The right to national self-determination affecting for the good such countries as Canada and Australia and New Zealand opened a Pandora’s Box of third world nationalism. Both the Japanese and a Vietnamese bus-boy in Paris named Ho Chi Minh felt jilted by the Great Powers in their nation’s aspirations. Those events were mighty in scope and over-weening nationalism (if not tribalism) is with us still from Africa to Afghanistan. All these moves, including the seasoning of such later American leaders as George Marshall, Douglas MacArthur and George Patton – all this together showed how much World War One had cast a long deep shadow. The effects were indeed momentous, the casualties were staggering – something the Queen’s generation has not forgotten.

“The War that Killed God”

Short skirts, women smoking, Hemingway’s wounded heroes, Freudian psychology, Bolshevism at high tide – these were emblematic of the postwar era and a reason WW1 is sometimes known as “the war that killed God.” Yet the God concept has proven more durable than some radical thinkers of the 20th century have supposed. Queen Elizabeth herself is a representative of sterling qualities of duty and public service that have stood the test of time and that rest ultimately upon religious foundations. At least multiple millions still seem to think so.

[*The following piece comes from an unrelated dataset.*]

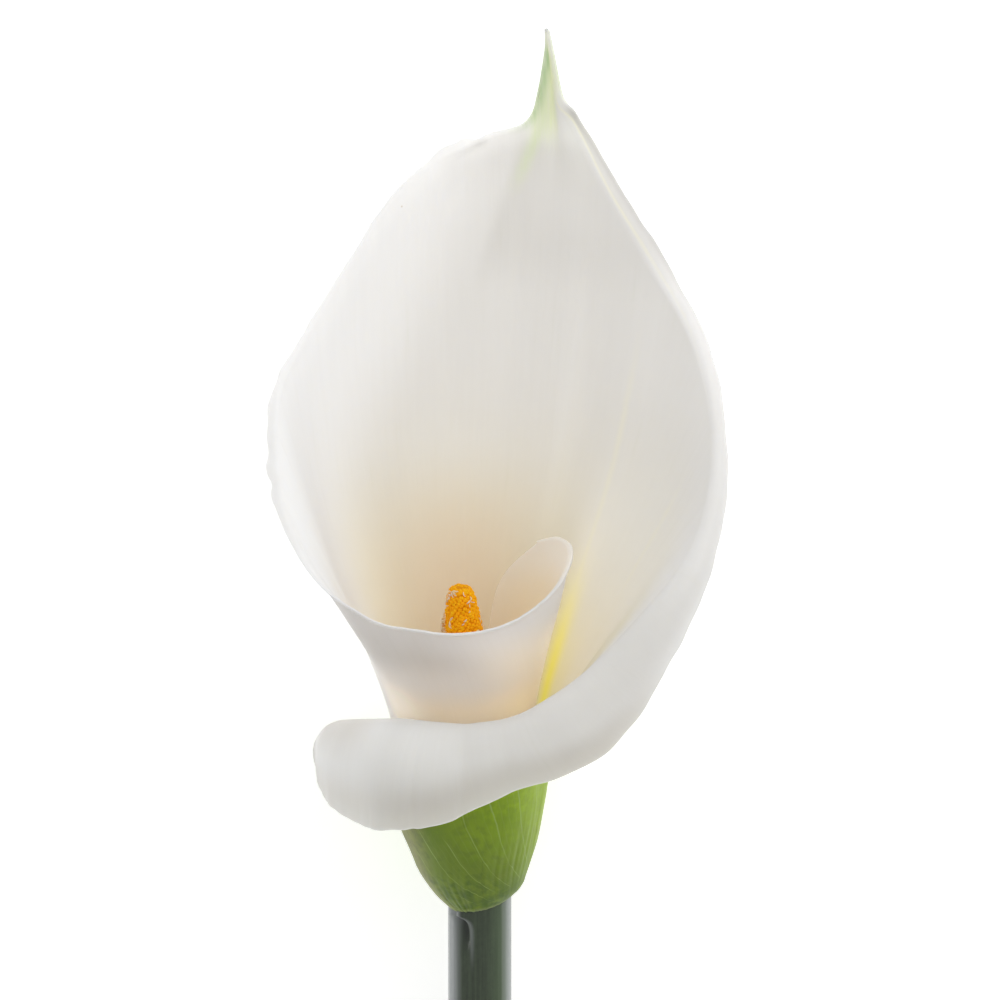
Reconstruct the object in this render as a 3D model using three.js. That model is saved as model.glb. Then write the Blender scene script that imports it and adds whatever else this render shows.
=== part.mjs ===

When asked once why I, a Canadian in the United States, had not yet taken out American citizenship, a Presbyterian pastor next to me blurted out: “Why should he, he’s got the Queen.”

All of this makes good reminders of the old adage that “virtue is its own reward.” Though much was taken from us in 1914-1918, much abides, and even the most merciless human endeavors come to an end. This is a truism indeed worth pondering on November 11.